By mixing in the watches with the compulsory exercise of the duel, Leone allows us to glimpse the fact that the real enemy could be the implacable law of time and its measurement. He also suggests that this law could be transgressed, redistributing the central questions of the Western, those of the law, of its transgression and the violence that runs through the genre. Leone’s force is his preoccupation with a form of social realism:


“Cinema is myth made into a fable. It is not the dream factory. It is the myth factory. My drive to document myth can not exclude my universe as an author, even if I prefer to show the worst that there is, the bounty hunter.
Perhaps it is negative, but America is a vast terrain for this type of professional. They move around with their information, they are aware of their technical value. To our European eyes, they pervert the law, but for Americans they are useful. They destroy pests.” [1]

His three characters are technicians who observe, count and plan. Respect for, or transgression of, the law only has money as its goal – the bank’s gold or the outlaw’s bounty, sometimes both. “And this is the greatest violence there is, says Leone, acts driven by money.” And yet, when the time comes, events always go off the rails and behind the lure of money something else is looming.[2]  “The colonel is guided by a mixture of desire for vengeance and absolute despair. For the other it is adventure. Money is only ever an accessory.” The outlaw is also constantly faced with images of the past. Something else is being exchanged and transmitted, other forms of transactions. The sensitive dimension enters into conflict with the well oiled mechanism of action. The image on the cover of the watch, the ritournelle that the characters are constantly reenacting throughout the film, are clues that something can be disrupted. By activating the second watch’s mechanism, Blondie interrupts the inevitable outcome of the duel. He retakes the stage, redistributes the roles and then restarts the action.”Now we start”, he says before walking backwards along the stone dial where the duel takes place.

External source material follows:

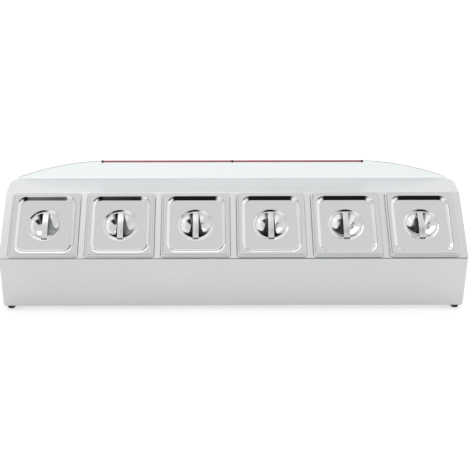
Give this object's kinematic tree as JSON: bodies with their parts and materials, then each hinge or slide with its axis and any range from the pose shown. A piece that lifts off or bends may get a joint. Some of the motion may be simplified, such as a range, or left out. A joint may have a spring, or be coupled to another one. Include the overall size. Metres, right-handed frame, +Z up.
{
  "type": "bar garnish tray",
  "caption": "Countertop bar garnish tray: folded steel casing with a sloped deck of lift-out lidded pans and a low clear guard behind its flat top",
  "frame": {"origin": "on the counter under the feet, at the middle of the footprint, which runs from the front face to the heads of the guard's screws", "axes": "+X along the casing to the right as the user faces it, +Y from the front panel to the back, +Z up"},
  "size_m": [1.085, 0.2482, 0.2786],
  "materials": {
    "casing_sheet": "satin stainless sheet, folded",
    "inner_sheet": "mill-finish stainless sheet",
    "drawn_pan": "bright drawn stainless steel",
    "drawn_lid": "polished drawn stainless steel",
    "strap_steel": "satin stainless strip",
    "foot_rubber": "matt black moulded rubber",
    "fastener_steel": "plain stainless fasteners",
    "clear_guard": "clear polished acrylic sheet",
    "edge_trim": "rose vinyl edge trim",
    "edge_clip": "black moulded plastic",
    "nylon_spacer": "natural nylon"
  },
  "bodies": {
    "casing": {"front_panel": "casing_sheet", "deck_plate": "casing_sheet", "rear_panel": "casing_sheet", "left_end_panel": "casing_sheet", "right_end_panel": "casing_sheet", "base_tray": "inner_sheet", "front_stiffener": "inner_sheet", "top_stiffener": "inner_sheet", "left_corner_strap": "inner_sheet", "right_corner_strap": "inner_sheet", "web_rib_1": "inner_sheet", "web_rib_2": "inner_sheet", "web_rib_3": "inner_sheet", "web_rib_4": "inner_sheet", "web_rib_5": "inner_sheet", "foot_front_left": "foot_rubber", "foot_front_right": "foot_rubber", "foot_rear_left": "foot_rubber", "foot_rear_right": "foot_rubber", "foot_screws": "fastener_steel", "foot_nuts": "fastener_steel", "panel_screws": "fastener_steel", "guard_panel": "clear_guard", "guard_trim_left": "edge_trim", "guard_trim_right": "edge_trim", "guard_clips": "edge_clip", "guard_spacers": "nylon_spacer", "guard_screws": "fastener_steel"},
    "pan_1": {"pan_1": "drawn_pan"},
    "pan_2": {"pan_2": "drawn_pan"},
    "pan_3": {"pan_3": "drawn_pan"},
    "pan_4": {"pan_4": "drawn_pan"},
    "pan_5": {"pan_5": "drawn_pan"},
    "pan_6": {"pan_6": "drawn_pan"},
    "lid_1": {"lid_1": "drawn_lid", "lid_handle_1": "strap_steel"},
    "lid_2": {"lid_2": "drawn_lid", "lid_handle_2": "strap_steel"},
    "lid_3": {"lid_3": "drawn_lid", "lid_handle_3": "strap_steel"},
    "lid_4": {"lid_4": "drawn_lid", "lid_handle_4": "strap_steel"},
    "lid_5": {"lid_5": "drawn_lid", "lid_handle_5": "strap_steel"},
    "lid_6": {"lid_6": "drawn_lid", "lid_handle_6": "strap_steel"}
  },
  "joints": [
    {"name": "pan_1_lift", "type": "slide", "parent": "casing", "child": "pan_1", "axis": [0, -0.5299, 0.848], "range_m": [0, 0.13]},
    {"name": "pan_2_lift", "type": "slide", "parent": "casing", "child": "pan_2", "axis": [0, -0.5299, 0.848], "range_m": [0, 0.13]},
    {"name": "pan_3_lift", "type": "slide", "parent": "casing", "child": "pan_3", "axis": [0, -0.5299, 0.848], "range_m": [0, 0.13]},
    {"name": "pan_4_lift", "type": "slide", "parent": "casing", "child": "pan_4", "axis": [0, -0.5299, 0.848], "range_m": [0, 0.13]},
    {"name": "pan_5_lift", "type": "slide", "parent": "casing", "child": "pan_5", "axis": [0, -0.5299, 0.848], "range_m": [0, 0.13]},
    {"name": "pan_6_lift", "type": "slide", "parent": "casing", "child": "pan_6", "axis": [0, -0.5299, 0.848], "range_m": [0, 0.13]},
    {"name": "lid_1_lift", "type": "slide", "parent": "pan_1", "child": "lid_1", "axis": [0, -0.5299, 0.848], "range_m": [0, 0.06]},
    {"name": "lid_2_lift", "type": "slide", "parent": "pan_2", "child": "lid_2", "axis": [0, -0.5299, 0.848], "range_m": [0, 0.06]},
    {"name": "lid_3_lift", "type": "slide", "parent": "pan_3", "child": "lid_3", "axis": [0, -0.5299, 0.848], "range_m": [0, 0.06]},
    {"name": "lid_4_lift", "type": "slide", "parent": "pan_4", "child": "lid_4", "axis": [0, -0.5299, 0.848], "range_m": [0, 0.06]},
    {"name": "lid_5_lift", "type": "slide", "parent": "pan_5", "child": "lid_5", "axis": [0, -0.5299, 0.848], "range_m": [0, 0.06]},
    {"name": "lid_6_lift", "type": "slide", "parent": "pan_6", "child": "lid_6", "axis": [0, -0.5299, 0.848], "range_m": [0, 0.06]}
  ]
}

Then he sits down to watch, like a Director interrupting a moment of filming to correct a shot that he wasn’t happy with, like a writer restarting a page. The artist, in his manipulation of memory, image and sounds, rewinds time like a watch-spring, to reenact it once again. In the hollow of a moment and in a brutal historical context, not unlike present times, Leone establishes the possibility of a gap, a delay, the possibility of acting against time. It is the artistic gesture, but as a model for an anarchistic action, a friendly, fraternal, gratuitous gesture, a gift or a game, it is what really counts.


- Any trouble boy?
- No, old man. Thought I was having trouble with my adding. It’s all right now.







.

[1] Noël Simsolo, Conversation avec Sergio Leone, Stock, 1987


[2] This is evidenced by the final dialogue between the two bounty hunters, where the question of money is put off to a later time, a time that one imagines may never come:
- My boy you become rich.
- You mean we become rich, old man.
- No it’s all for you, I think you deserved it.
- What about our partnership?
- … Maybe next time.

A line that one can not help but relate to a telegram that Marcel Duchamp sent to his dying friend Francis Picabia: “Dear Francis, see you soon.”